Mayo is “so far ahead of a lot of communities,” said Mayor Bolton, who also drives a school bus and manages the liquor store.

“It’s a pretty well-kept secret,” he said, listing the barrage of new infrastructure in the community, including new drinking water wells and renovated sewer lines. “Nobody’s waving any flags, it’s just a bunch of working guys, you know? We’re out of the way. Nobody comes to Mayo, everyone turns at Stewart and goes to Dawson. We’re kind of left alone.”

Bolton first came to Mayo from Faro, after the mine shut down. He’s stayed put ever since and describes the community as a true small town that, except for a “few buttheads,” is still a place where people rarely lock their doors.

Mining companies that have started work nearby, like Alexco Resources and Victoria Gold, have added to that community feel, he said.

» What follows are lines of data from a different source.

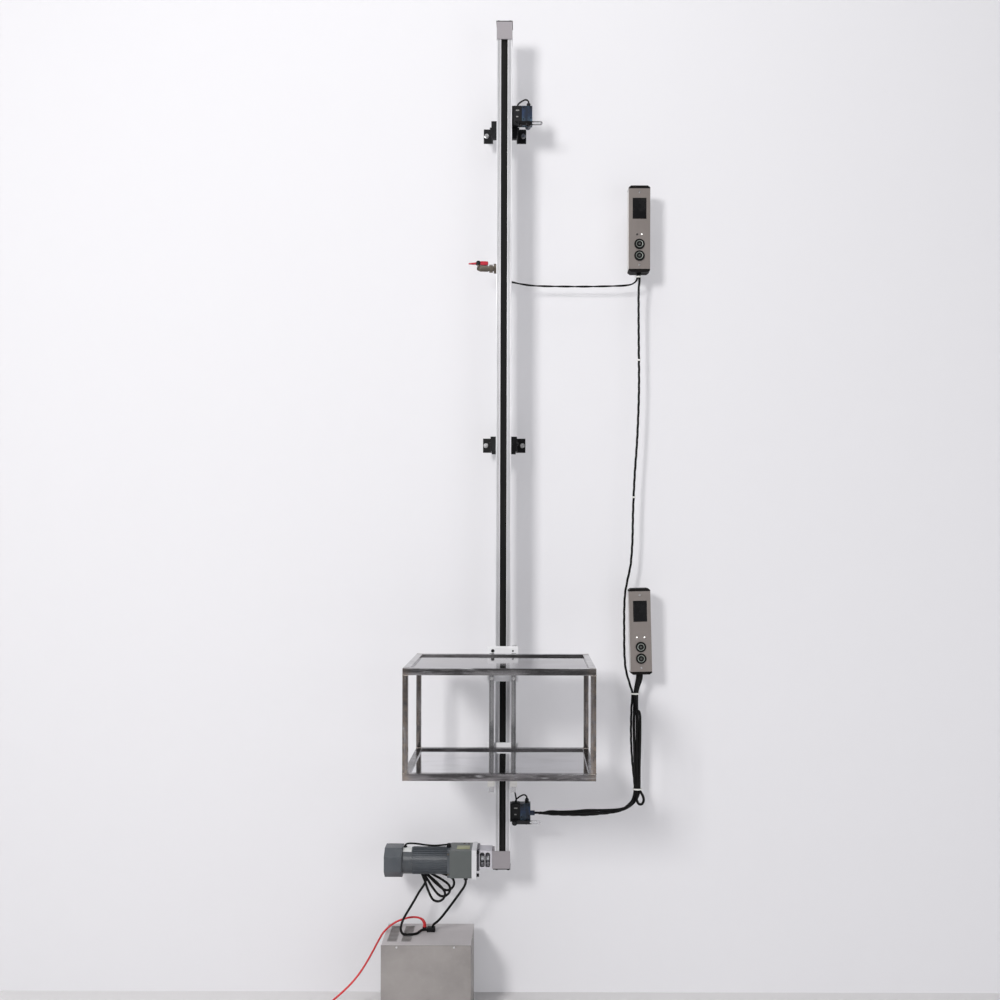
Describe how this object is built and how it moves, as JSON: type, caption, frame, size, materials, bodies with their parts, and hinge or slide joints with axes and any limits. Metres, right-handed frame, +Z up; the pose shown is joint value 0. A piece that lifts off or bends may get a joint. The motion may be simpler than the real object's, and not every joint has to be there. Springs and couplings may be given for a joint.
{
  "type": "dumbwaiter lift",
  "caption": "Wall-mounted open-cage dumbwaiter lift: belt-driven rail, carriage with a polished cage, gear motor, call panels, limit switches and a control cabinet.",
  "frame": {"origin": "on the wall face, midway between the middle pair of wall bolts, 1.884 m above the floor", "axes": "+Z up along the rail, +Y into the wall, -Y towards the user, +X to the right as seen from the front"},
  "size_m": [1.2387, 0.561, 3.274],
  "materials": {
    "rail_aluminium": "satin anodised",
    "block_aluminium": "satin",
    "black_steel": "semi-gloss black",
    "bright_steel": "bright zinc-plated",
    "belt_rubber": "matt",
    "cast_silver": "painted casting, satin",
    "drive_paint": "satin grey-green paint on aluminium casting",
    "shield_aluminium": "satin grey paint",
    "black_plastic": "matt black",
    "blue_plastic": "satin grey-blue",
    "panel_steel": "brushed",
    "panel_face_steel": "brushed",
    "display_glass": "dark gloss window",
    "board_plastic": "circuit board",
    "ring_steel": "black ring",
    "black_cable": "satin black sheath",
    "white_plastic": "natural nylon",
    "cabinet_paint": "satin light grey powder coat",
    "unit_plastic": "moulded housing",
    "valve_brass": "dull nickel-plated",
    "red_cable": "satin red sheath",
    "plate_aluminium": "bright milled",
    "post_steel": "polished",
    "cage_stainless": "mirror-polished stainless steel",
    "sheet_stainless": "mirror-polished stainless steel",
    "pulley_aluminium": "machined",
    "button_steel": "dark satin",
    "red_paint": "glossy red grip"
  },
  "bodies": {
    "frame": {"rail_profile": "rail_aluminium", "top_block": "block_aluminium", "bottom_block": "block_aluminium", "end_plates": "black_steel", "pulley_bearings": "bright_steel", "drive_belt": "belt_rubber", "rail_clamps": "black_steel", "wall_brackets": "black_steel", "wall_bolts": "bright_steel", "cap_screws": "bright_steel", "coupling_housing": "cast_silver", "gearbox_case": "drive_paint", "motor_body": "drive_paint", "motor_end_shield": "shield_aluminium", "brake_cover": "drive_paint", "switch_bodies": "black_plastic", "switch_heads": "blue_plastic", "panel_housings": "panel_steel", "panel_end_caps": "black_plastic", "panel_faces": "panel_face_steel", "panel_displays": "display_glass", "panel_boards": "board_plastic", "button_rings": "ring_steel", "cover_screws": "bright_steel", "held_leads": "black_cable", "cable_ties": "white_plastic", "cabinet_body": "cabinet_paint", "cabinet_cover": "cabinet_paint", "drive_unit": "unit_plastic", "cable_entries": "black_plastic", "valve_body": "valve_brass", "motor_cord": "black_cable", "motor_cord_hank": "black_cable", "gearbox_cord": "black_cable", "mains_cord": "red_cable", "mains_coil": "red_cable", "mains_plug": "black_plastic"},
    "carriage": {"carriage_plates": "plate_aluminium", "carriage_posts": "post_steel", "belt_clamp": "plate_aluminium", "guide_blocks": "white_plastic", "switch_strikers": "bright_steel", "cage_top_frame": "cage_stainless", "cage_bottom_frame": "cage_stainless", "cage_uprights": "cage_stainless", "cage_sheets": "sheet_stainless", "carriage_bolts": "bright_steel"},
    "drive": {"drive_pulley": "pulley_aluminium", "drive_shafts": "bright_steel", "coupling_hubs": "pulley_aluminium"},
    "idler": {"idler_pulley": "pulley_aluminium"},
    "upper_lever": {"upper_switch_lever": "bright_steel"},
    "lower_lever": {"lower_switch_lever": "bright_steel"},
    "upper_roller": {"upper_switch_roller": "white_plastic"},
    "lower_roller": {"lower_switch_roller": "black_plastic"},
    "upper_up": {"upper_up_button": "button_steel"},
    "upper_down": {"upper_down_button": "button_steel"},
    "lower_up": {"lower_up_button": "button_steel"},
    "lower_down": {"lower_down_button": "button_steel"},
    "valve_lever": {"red_lever": "red_paint"}
  },
  "joints": [
    {"name": "carriage_slide", "type": "slide", "parent": "frame", "child": "carriage", "axis": [0, 0, 1], "range_m": [-0.0965, 1.7095]},
    {"name": "drive_spin", "type": "hinge", "parent": "frame", "child": "drive", "pos_m": [0, -0.085, -1.371], "axis": [1, 0, 0], "continuous": true},
    {"name": "idler_spin", "type": "hinge", "parent": "frame", "child": "idler", "pos_m": [0, -0.085, 1.354], "axis": [1, 0, 0], "continuous": true},
    {"name": "upper_lever_hinge", "type": "hinge", "parent": "frame", "child": "upper_lever", "pos_m": [0.078, -0.1, 1.053], "axis": [0, 1, 0], "range_deg": [0, 45], "stiffness_Nm_per_rad": 0.08, "springref_deg": -20.05},
    {"name": "lower_lever_hinge", "type": "hinge", "parent": "frame", "child": "lower_lever", "pos_m": [0.078, -0.1, -1.25], "axis": [0, -1, 0], "range_deg": [0, 45], "stiffness_Nm_per_rad": 0.08, "springref_deg": -20.05},
    {"name": "upper_roller_spin", "type": "hinge", "parent": "upper_lever", "child": "upper_roller", "pos_m": [0.04, -0.112, 1.053], "axis": [0, 1, 0], "continuous": true},
    {"name": "lower_roller_spin", "type": "hinge", "parent": "lower_lever", "child": "lower_roller", "pos_m": [0.04, -0.112, -1.25], "axis": [0, 1, 0], "continuous": true},
    {"name": "upper_up_press", "type": "slide", "parent": "frame", "child": "upper_up", "axis": [0, 1, 0], "range_m": [0, 0.0025], "stiffness_N_per_m": 400, "springref_m": -0.002},
    {"name": "upper_down_press", "type": "slide", "parent": "frame", "child": "upper_down", "axis": [0, 1, 0], "range_m": [0, 0.0025], "stiffness_N_per_m": 400, "springref_m": -0.002},
    {"name": "lower_up_press", "type": "slide", "parent": "frame", "child": "lower_up", "axis": [0, 1, 0], "range_m": [0, 0.0025], "stiffness_N_per_m": 400, "springref_m": -0.002},
    {"name": "lower_down_press", "type": "slide", "parent": "frame", "child": "lower_down", "axis": [0, 1, 0], "range_m": [0, 0.0025], "stiffness_N_per_m": 400, "springref_m": -0.002},
    {"name": "valve_turn", "type": "hinge", "parent": "frame", "child": "valve_lever", "pos_m": [-0.085, -0.085, 0.592], "axis": [0, 0, 1], "range_deg": [0, 90]}
  ],
  "couplings": [
    {"joint": "drive_spin", "follows": "carriage_slide", "rad_per_m": -51.867},
    {"joint": "idler_spin", "follows": "carriage_slide", "rad_per_m": -51.867}
  ]
}
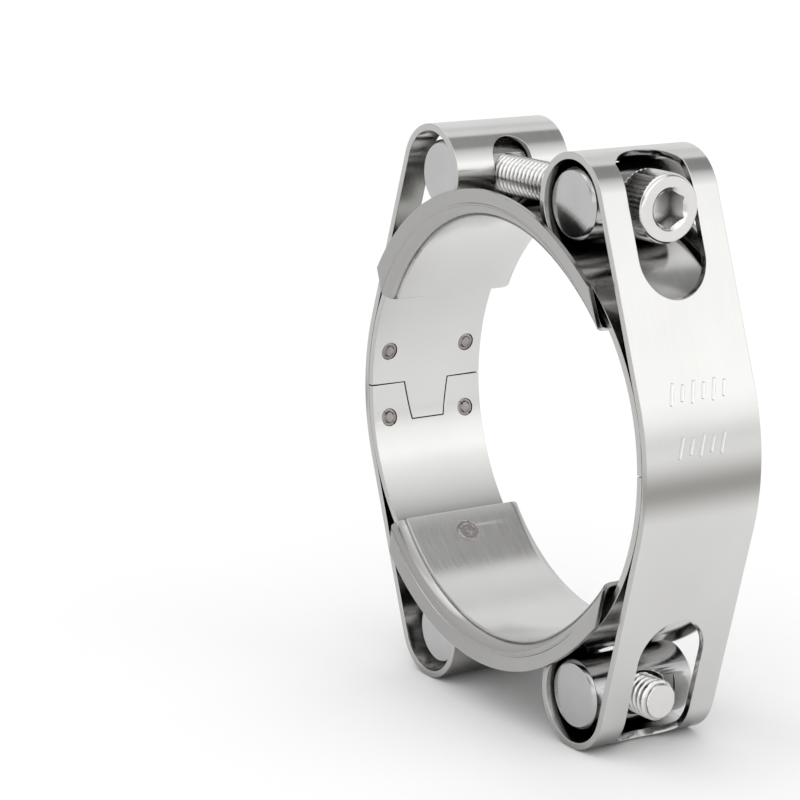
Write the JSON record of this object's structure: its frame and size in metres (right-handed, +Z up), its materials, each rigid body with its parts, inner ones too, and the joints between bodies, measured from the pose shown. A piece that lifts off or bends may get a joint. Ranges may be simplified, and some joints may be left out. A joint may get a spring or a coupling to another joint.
{
  "type": "pipe repair clamp",
  "caption": "Stainless pipe clamp of two folded strap halves with flanged inner bridges, drawn together round a pipe by opposed socket screws through cross pins.",
  "frame": {"origin": "centre of the pipe bore, half way along the clamp's width", "axes": "+Y along the pipe, away from the front face; +X along the screws, towards the half that moves; +Z up, from the lower screw to the upper one"},
  "size_m": [0.0732, 0.0246, 0.0858],
  "materials": {
    "strip_steel": "bright rolled stainless sheet, fine grain along the strip",
    "bridge_steel": "satin rolled stainless sheet",
    "pin_steel": "turned stainless bar, faced ends",
    "screw_steel": "plain stainless, bright",
    "weld_steel": "heat-tinted spot weld"
  },
  "bodies": {
    "left_half": {"left_strip": "strip_steel", "left_spot_welds": "weld_steel", "bottom_bridge": "bridge_steel", "bottom_bridge_weld": "weld_steel", "trunnion_top_left": "pin_steel", "trunnion_bottom_left": "pin_steel"},
    "right_half": {"right_strip": "strip_steel", "right_spot_welds": "weld_steel", "top_bridge": "bridge_steel", "top_bridge_weld": "weld_steel", "trunnion_top_right": "pin_steel", "trunnion_bottom_right": "pin_steel"},
    "top_screw": {"top_screw": "screw_steel"},
    "bottom_screw": {"bottom_screw": "screw_steel"}
  },
  "joints": [
    {"name": "clamp_gap", "type": "slide", "parent": "left_half", "child": "right_half", "axis": [1, 0, 0], "range_m": [-0.0003, 0.008]},
    {"name": "top_screw_turn", "type": "hinge", "parent": "right_half", "child": "top_screw", "pos_m": [0, 0, 0.0354], "axis": [1, 0, 0], "range_deg": [-108.5, 2881]},
    {"name": "bottom_screw_turn", "type": "hinge", "parent": "left_half", "child": "bottom_screw", "pos_m": [0, 0, -0.0354], "axis": [1, 0, 0], "range_deg": [-2881, 108.5]}
  ],
  "couplings": [
    {"joint": "top_screw_turn", "follows": "clamp_gap", "rad_per_m": 6283.2},
    {"joint": "bottom_screw_turn", "follows": "clamp_gap", "rad_per_m": -6283.2}
  ]
}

“They’ve been a real godsend,” he said, noting that a bus goes to Alexco’s mine full of workers every day and that both companies are active in the community, helping to raise funds that bought an ultrasound machine and palliative care bed.

“It helps us build the community. It’s been really good for us,” said Bolton.

Solid waste management is Mayo’s biggest challenge, after burning garbage became illegal, he said. Something like an incinerator just isn’t practical for a small community, said Bolton.

Another challenge is keeping small businesses in town. But that’s been a reality ever since the big box stores came to Whitehorse and the highway became so smooth, he said.

Incumbent Trevor Ellis and newcomer Steve Therriault are also running for village council. Michael McGinnis is retiring his seat on the four-person council. Elections are on Oct. 18.